REPUBLIKA.CO.ID, JAKARTA -- Usai perhelatan Pilkada DKI Jakarta yang membelah publik dan elite politik, komitmen semua pihak perlu menegaskan kembali komitmennya tentang demokrasi Pancasila yang perlu ditegaskan. Pendiri Lingkaran Survei Indonesia (LSI), Denny JA, dalam waktu tak lama, bukan tak mungkin demokratisasi di Indonesia yang dimulai sejak Reformasi 1998 mengalami kemunduran.

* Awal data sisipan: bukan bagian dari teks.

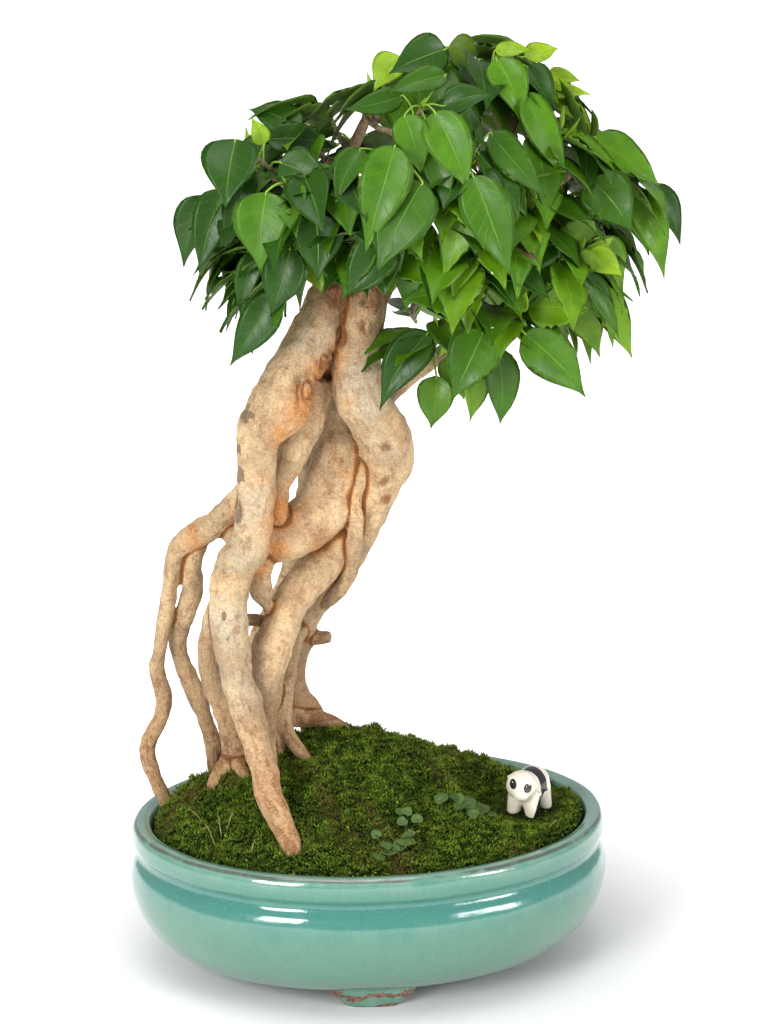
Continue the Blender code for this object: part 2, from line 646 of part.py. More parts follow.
def shoot_list():
    """Every shoot: name, twig start, twig end and its chosen leaves, if any."""
    found = [("leafy_shoot_" + name, planted(*start), planted(*end), leaves)
             for name, (start, end, leaves) in CHOSEN_SHOOTS.items()]
    found += [(f"leafy_shoot_{k:02d}", planted(*start), planted(*end), None)
              for k, (start, end) in enumerate(SPIRAL_SHOOTS, 1)]
    return found


def nearest_on_branches(point):
    """The point of the branch skeleton that is nearest, and the radius there."""
    best = None
    for stations in BRANCHES.values():
        for row in smooth_path(planted_rows(stations), 4):
            gap = (Vector(row[:3]) - point).length
            if best is None or gap < best[0]:
                best = (gap, Vector(row[:3]), row[3])
    return best[1], best[2]


def twig_carrier(start, end):
    """The thin branch that curves from the skeleton to just short of a shoot."""
    root, radius = nearest_on_branches(start)
    way = (end - start).normalized()
    stop = start - way * (1.8 * CLEARANCE)
    pull = stop - way * (0.5 * (stop - root).length)
    thick = min(radius * 0.8, CARRIER_RADIUS)
    rows = []
    for t in (0, 0.35, 0.7, 1):
        spot = root * (1 - t) ** 2 + pull * (2 * t * (1 - t)) + stop * t * t
        rows.append((*spot, thick + (TWIG_RADIUS - thick) * t))
    return tube(rows, sides=5)


def tree(shoots):
    """Trunks, roots and branches, grown together as one piece."""
    limbs = [planted_rows(rows) for rows in (*LIMBS.values(), *BRANCHES.values())]
    shapes = [tube(rows, limb_sides(rows)) for rows in limbs]
    shapes += [twig_carrier(start, end) for _, start, end, _ in shoots]
    return united("tree", shapes, "bark")


def spine(base, tip, face, share):
    """A point of the arched midrib line."""
    chord = tip - base
    return base + chord * share + face * (BLADE_ARCH * chord.length * share * (1 - share))


def leaf(stem, base, tip, width, normal):
    """A leaf: a thin lens, arched and slightly folded, whose stalk runs to a point in the twig."""
    way = (tip - base).normalized()
    side = way.cross(normal).normalized()
    face = side.cross(way)
    half = face * (LEAF_THICKNESS / 2)
    middle = spine(base, tip, face, 0.42)
    axis = ((base - stem).normalized() + way).normalized()
    across = axis.cross(normal).normalized() * STALK_RADIUS
    over = across.cross(axis)
    right, left = [], []
    for share, wide in ((0.28, 0.5), (0.62, 0.34)):
        edge = side * (wide * width)
        centre = spine(base, tip, face, share) + face * (BLADE_FOLD * wide * width)
        right.append(centre + edge)
        left.append(centre - edge)
    points = [base + across, *right, tip, *reversed(left), base - across,
              base + over, base - over, middle + half, middle - half, stem]
    above, below = (0, 1, 2, 3, 4, 5, 6, 7), (0, 1, 2, 3, 4, 5, 6, 8)
    faces = [(above[i], above[(i + 1) % 8], 9) for i in range(8)]
    faces += [(below[(i + 1) % 8], below[i], 10) for i in range(8)]
    faces += [(0, 7, 11), (7, 6, 11), (6, 8, 11), (8, 0, 11)]
    return points, faces


def surface_tree(shapes):
    """A search tree over the faces of (points, faces) shapes."""
    points, faces = [], []
    for shape_points, shape_faces in shapes:
        start = len(points)
        points += [tuple(p) for p in shape_points]
        faces += [tuple(start + i for i in face) for face in shape_faces]
    return BVHTree.FromPolygons(points, faces)


def crosses(shape, placed):
    own = surface_tree([shape])
    return any(own.overlap(other) for other in placed)


def in_crown(point):
    """Whether the point is inside one of the two rounded masses of the crown."""
    for centre, radii in CROWN:
        low = planted(*centre)
        reach = planted(*(c + r for c, r in zip(centre, radii))) - low
        if sum(((p - c) / r) ** 2 for p, c, r in zip(point, low, reach)) < 1:
            return True
    return False


def spiral_leaf(start, end, index, chance):
    """Where leaf number index sits by the spiral rule: stem, base, tip, width and facing."""
    way = (end - start).normalized()
    first = way.orthogonal().normalized()
    second = way.cross(first)
    turn = index * SPIRAL_ANGLE + chance.uniform(-0.5, 0.5)
    out = first * math.cos(turn) + second * math.sin(turn)
    stem = start.lerp(end, 0.2 + 0.72 * index / (SPIRAL_LEAVES - 1))
    share = 0.8 + 0.3 * chance.random()
    middle = planted(38, 0, 400)
    away = Vector((stem.x - middle.x, stem.y - middle.y, 0)).normalized()
    base = stem + (out * 0.8 + way * 0.5 + Vector((0, 0, 0.2))) * 0.011
    fall = Vector((0, 0, -1)) * chance.uniform(0.7, 1.5)
    reach = (out * 0.75 + away * 0.5 + way * 0.2 + fall).normalized()
    facing = (away + out * 0.5 + Vector((0, 0, 0.6))).normalized()
    return stem, base, base + reach * LEAF_LENGTH * share, LEAF_WIDTH * share, facing


def chosen_leaf(start, end, spec, place, chance, attempt):
    """A leaf at its chosen place, moved a little further with each attempt."""
    base_mm, reach_mm, width_mm = spec
    scale = LEAF_LENGTH / DRAWN_LEAF
    base = planted(*base_mm)
    spread = attempt * 0.0009
    base += Vector([chance.uniform(-spread, spread) for _ in range(3)])
    reach = Vector(reach_mm) * MM * scale
    reach += Vector([chance.uniform(-spread, spread) for _ in range(3)]) * 1.5
    stem = start.lerp(end, 0.2 + 0.72 * place)
    facing = Vector((-0.12, -1, 0.45))
    facing += Vector([chance.uniform(-0.25, 0.25) for _ in range(3)])
    return stem, base, base + reach, width_mm * MM * LEAF_WIDTH / 0.024, facing


def leafy_shoots(shoots, tree_object):
    """Each shoot: a twig with its leaves, turned until they clear everything placed before."""
    graph = bpy.context.evaluated_depsgraph_get()
    twigs = {}
    for name, start, end, _ in shoots:
        twigs[name] = tube([(*start, TWIG_RADIUS), (*end, 0.65 * TWIG_RADIUS)], sides=6)
    placed = {"tree": BVHTree.FromObject(tree_object, graph)}
    for name, shape in twigs.items():
        placed[name] = surface_tree([shape])
    for name, start, end, chosen in shoots:
        own = [twigs[name]]
        blades = []
        others = [bvh for key, bvh in placed.items() if key != name]
        count = SPIRAL_LEAVES if chosen is None else len(chosen) + EXTRA_LEAVES
        for index in range(count):
            chance = random.Random(f"{name} leaf {index}")
            for attempt in range(LEAF_TRIES):
                if chosen is None or index >= len(chosen):
                    spot = spiral_leaf(start, end, index % SPIRAL_LEAVES, chance)
                    if not (in_crown(spot[1]) and in_crown(spot[2])):
                        continue
                else:
                    place = index / max(len(chosen) - 1, 1)
                    spot = chosen_leaf(start, end, chosen[index], place, chance, attempt)
                shape = leaf(*spot)
                if not crosses(shape, others + blades):
                    own.append(shape)
                    blades.append(surface_tree([shape]))
                    break
        united(name, own, "leaf")
        placed[name] = surface_tree(own)


def panda():
    """A small glazed panda on all fours, facing the front left corner."""
    x, y = panda_spot()
    unit = PANDA_LENGTH / PANDA_UNITS
    ground = POT_HEIGHT + PAD_HEIGHT + 1.6 * CLEARANCE
    spin = Matrix.Rotation(PANDA_TURN, 3, "Z")

    def at(dx, dy, dz):
        return Vector((x, y, ground)) + spin @ Vector((dx, dy, dz)) * unit

    def part(place, radii, rings=5, sides=9):
        return ball(at(*place), [r * unit for r in radii], PANDA_TURN, rings, sides)

    shapes = [
        part((5, 0, 13.5), (11, 8.4, 8.8), 8, 14),
        part((-8.5, 0, 18), (7.6, 7.9, 7.5), 8, 14),
        part((-14.5, 0, 15.6), (3.4, 3.6, 2.9)),
        part((-7, -5.6, 24), (2.6, 2.6, 2.8)),
        part((-7, 5.6, 24), (2.6, 2.6, 2.8)),
        part((15.8, 0, 15.5), (2.2, 2.2, 2.2)),
    ]
    for dx, dy in ((-6, -4.8), (-6, 4.8), (10, -4.8), (10, 4.8)):
        shapes.append(tube([(*at(dx, dy, 0), 3.3 * unit), (*at(dx, dy, 4), 3.6 * unit),
                            (*at(dx * 0.9, dy * 0.9, 11), 3.8 * unit)], sides=9))
    united("panda_figurine", shapes, "china")


def weeds():
    """Low weeds: round leaves on short stalks, joined by a creeping stem."""
    for name, places in WEED_PLACES.items():
        path = []
        shapes = []
        for k, (along, deep) in enumerate(smooth_path(places, WEED_STEPS)):
            x, y = along * POT_LENGTH / 2, deep * POT_WIDTH / 2
            ground = Vector((x, y, mound(x, y) + WEED_LIFT))
            path.append((*ground, WEED_STEM))
            if k % WEED_STEPS == 0:
                crown = ground + Vector(WEED_RISE)
                shapes.append(tube([(*ground, WEED_STEM), (*crown, WEED_STEM)], sides=4))
                shapes.append(ball(crown, WEED_LEAF, WEED_TURN, 3, 7))
        united(name, [tube(path, sides=5)] + shapes, "weed")


def centre_on_origin():
    """Move everything sideways so that the overall box stands centred over the origin."""
    points = [Vector(corner) for obj in bpy.data.objects for corner in obj.bound_box]
    low = Vector([min(p[i] for p in points) for i in range(3)])
    high = Vector([max(p[i] for p in points) for i in range(3)])
    middle = (low + high) / 2
    for obj in bpy.data.objects:
        obj.data.transform(Matrix.Translation((-middle.x, -middle.y, 0)))


def main():
    for obj in list(bpy.data.objects):
        bpy.data.objects.remove(obj, do_unlink=True)
    pot()
    soil_and_moss()
    drain_screens()
    shoots = shoot_list()
    woody = tree(shoots)
    leafy_shoots(shoots, woody)
    panda()
    weeds()
    centre_on_origin()


main()
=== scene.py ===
"""Looks of the potted ficus bonsai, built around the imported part.

Metres, +Z up, the front towards -Y. Point lists are in millimetres from the pot's centre.
Every size that the part's own source sets is repeated here under the same name.
"""

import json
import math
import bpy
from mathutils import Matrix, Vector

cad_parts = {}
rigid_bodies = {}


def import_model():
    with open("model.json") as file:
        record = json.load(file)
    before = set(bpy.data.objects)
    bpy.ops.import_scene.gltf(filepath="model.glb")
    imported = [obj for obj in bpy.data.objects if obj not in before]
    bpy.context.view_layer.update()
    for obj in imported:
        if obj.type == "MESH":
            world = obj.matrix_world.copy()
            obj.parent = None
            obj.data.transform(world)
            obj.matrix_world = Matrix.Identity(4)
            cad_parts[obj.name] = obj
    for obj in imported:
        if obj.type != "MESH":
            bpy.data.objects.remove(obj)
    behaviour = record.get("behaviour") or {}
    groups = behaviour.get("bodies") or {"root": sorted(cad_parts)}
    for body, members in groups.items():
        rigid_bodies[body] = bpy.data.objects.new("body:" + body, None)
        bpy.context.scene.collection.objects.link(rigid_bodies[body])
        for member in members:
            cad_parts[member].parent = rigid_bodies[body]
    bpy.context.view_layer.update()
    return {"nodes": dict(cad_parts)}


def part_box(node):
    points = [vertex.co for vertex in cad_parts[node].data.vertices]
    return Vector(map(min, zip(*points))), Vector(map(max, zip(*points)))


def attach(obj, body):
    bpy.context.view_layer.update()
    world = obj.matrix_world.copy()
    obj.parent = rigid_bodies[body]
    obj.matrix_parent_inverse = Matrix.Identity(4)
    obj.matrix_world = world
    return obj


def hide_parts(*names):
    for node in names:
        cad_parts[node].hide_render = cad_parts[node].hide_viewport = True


bl_info = {
    "name": "Potted Ficus Bonsai",
    "version": (1, 0, 0),
    "blender": (4, 5, 0),
    "location": "View3D > Sidebar > Bonsai",
    "description": "Builds the glazed pot, moss, tree, leaves and figurine around the packed part",
    "category": "Object",
}

import bpy
import numpy as np
from bpy.props import FloatProperty, FloatVectorProperty, IntProperty, PointerProperty
from mathutils import Matrix, Vector

for startup_object in list(bpy.data.objects):
    bpy.data.objects.remove(startup_object, do_unlink=True)
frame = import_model()

MM = 0.001
TAU = 2 * math.pi

# Sizes repeated from the part
POT_LENGTH = 0.260
POT_WIDTH = 0.205
POT_HEIGHT = 0.083
RIM_WIDTH = 0.0105
WALL = 0.0065
FLOOR = 0.008
FOOT_HEIGHT = 0.009
FOOT_LENGTH = 0.046
FOOT_DEPTH = 0.012
FOOT_SIDE_INSET = 0.032
FOOT_END_INSET = 0.047
FOOT_TURN = math.radians(-6)
DRAIN_RADIUS = 0.007
DRAIN_SPACING = 0.090
MOUND_HEIGHT = 0.043
MOUND_OFFSET = 0.09
MOSS_DROP = 0.0045
MOSS_THICKNESS = 0.005
PAD_HEIGHT = 0.0004
PANDA_LENGTH = 0.0365
PANDA_UNITS = 33
PANDA_PLACE = (0.665, -0.17)
PANDA_TURN = math.radians(51)
CLEARANCE = 0.0003
TWIG_RADIUS = 0.0014
CARRIER_RADIUS = 0.0026
LEAF_THICKNESS = 0.0008
LEAF_LENGTH = 0.043
LEAF_WIDTH = 0.024
CROWN = (((60, 2, 420), (74, 78, 85)), ((36, 0, 392), (134, 108, 74)))
WEED_PLACES = {"weed_front": ((-0.02, -0.78), (0.07, -0.72), (0.11, -0.56), (0.19, -0.54)),
               "weed_side": ((0.29, -0.36), (0.38, -0.42), (0.44, -0.30), (0.53, -0.33))}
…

Dia mengatakan, Indonesia bisa berada dalam ketidakpastian yang berlarut dan memundurkan semua pencapaiannya. "Inilah renungan terjauh refleksi dari ruang publik Indonesia pasca-Pilkada Jakarta. Persaingan antarkandidat dalam pilkada sudah selesai. Hasil KPU soal pilkada sudah disahkan. Namun konflik gagasan justru terus membara," katanya lewat siaran pers, Kamis (4/5).

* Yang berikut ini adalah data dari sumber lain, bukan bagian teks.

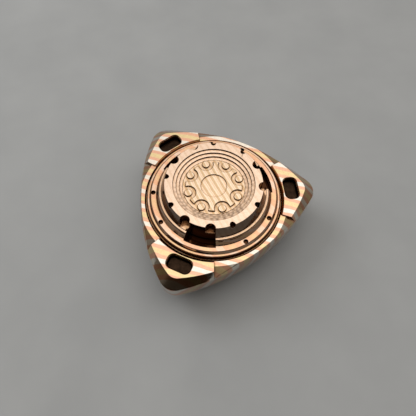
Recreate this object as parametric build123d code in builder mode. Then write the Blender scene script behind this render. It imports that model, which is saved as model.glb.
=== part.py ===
from build123d import *
import math
import os

# Three-cornered fidget spinner: a heavy laminated-metal body that turns on a
# small ball bearing, held between two round finger buttons.
# Millimetres.  +Z is the spin axis, z = 0 is the bearing's middle plane and
# a corner of the body points along +X.

os.makedirs("parts", exist_ok=True)

CORNERS = 3                       # corners, windows, slots and notch pairs
CORNER_STEP = 360 / CORNERS

# ---------------------------------------------------------------- bearing
bearing_bore = 6.35               # inner race bore
bearing_outside = 12.7            # outer race outside diameter
bearing_width = 4.7625
ball_diameter = 1.5875
ball_count = 10
groove_depth = 0.226              # ball groove below each race's land
groove_play = 0.035               # gap between a ball and its groove
cage_thickness = 0.56
cage_height = 1.9
cage_rim = 0.45                   # cage height left under the ball centres
ball_pocket_play = 0.06
shield_seat_depth = 0.44          # step in the outer race's end faces
shield_seat_wall = 0.6            # outer race wall left beside the step
shield_thickness = 0.2
shield_gap = 0.15                 # shield to inner race land
snap_ring_thickness = 0.2
snap_ring_width = 0.4
snap_ring_groove = 0.1            # how far the snap ring enters the race wall
snap_ring_opening = 30            # degrees missing from the snap ring

# ---------------------------------------------------------------- body
body_thickness = 7.8
side_wall_height = 4.2            # upright band round the body
recess_radius = 18.0              # round recess in each face
mid_side_wall = 1.7               # recess wall at the middle of a side
side_arc_radius = 57.0            # bulge of the upright sides
side_corner_rounding = 4.2
face_inset = 0.6                  # face edge inside the side wall, mid-side
face_arc_radius = 38.7            # rounder outline of the faces
face_corner_rounding = 3.0
recess_bevel = 0.7
bearing_land = 0.6                # shoulder below and lock ring above the bearing
bearing_shoulder = 0.75           # how far the shoulder covers the outer race
band_drop = 0.4                   # turned band between the corner flats
band_width = 1.6
band_slope = 25                   # degrees, cone outside the band
flat_half_angle = 24              # half of each corner flat
window_length = 6.2
window_width = 3.45
window_rounding = 1.3
window_land = 1.18                # metal between recess and window
window_bevel = 0.3
insert_depth = 1.6                # weight below the face
insert_bevel = 0.25

# ---------------------------------------------------------------- lock ring
lock_ring_wall = 1.05             # lock ring outside the bearing
lock_ring_play = 0.04
lock_ring_hole = 0.45             # spanner hole radius
lock_ring_holes = 4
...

Denny JA menyatakan, ada empat pokok isu strategis pasca-Pilkada Jakarta. Pertama, menjelaskan aneka embrio platform yang berbeda dan saling bertentangan yang ada saat ini mengenai ke mana Indonesia harus dibentuk. Aneka platform itu ikut bertarung mewarnai Pilkada DKI 2017.
Kedua, argumen mengenai mengapa para elite perlu menegaskan komitmen pada demokrasi Pancasila yang diperbaharui. "Juga dijelaskan apa beda demokrasi pancasila yang diperbaharui dengan demokrasi Pancasila era Sukarno dan Soeharto," ujarnya.
Denny merasa perlu dibuat penekanan bedanya demokrasi Pancasila yang diperbaharui dengan demokrasi liberal yang kini berlaku di dunia barat. "Ketiga, penjelasan soal apa yang kurang dalam praktik demokrasi Indonesia saat ini agar mencapai platform ideal demokrasi Pancasila yang diperbaharui itu," ucapnya. Yang keempat, sambung dia, apa yang masyarakat bisa kerjakan untuk ikut mengkonsolidasikan demokrasi Pancasila yang diperbaharui harus diwujudkan.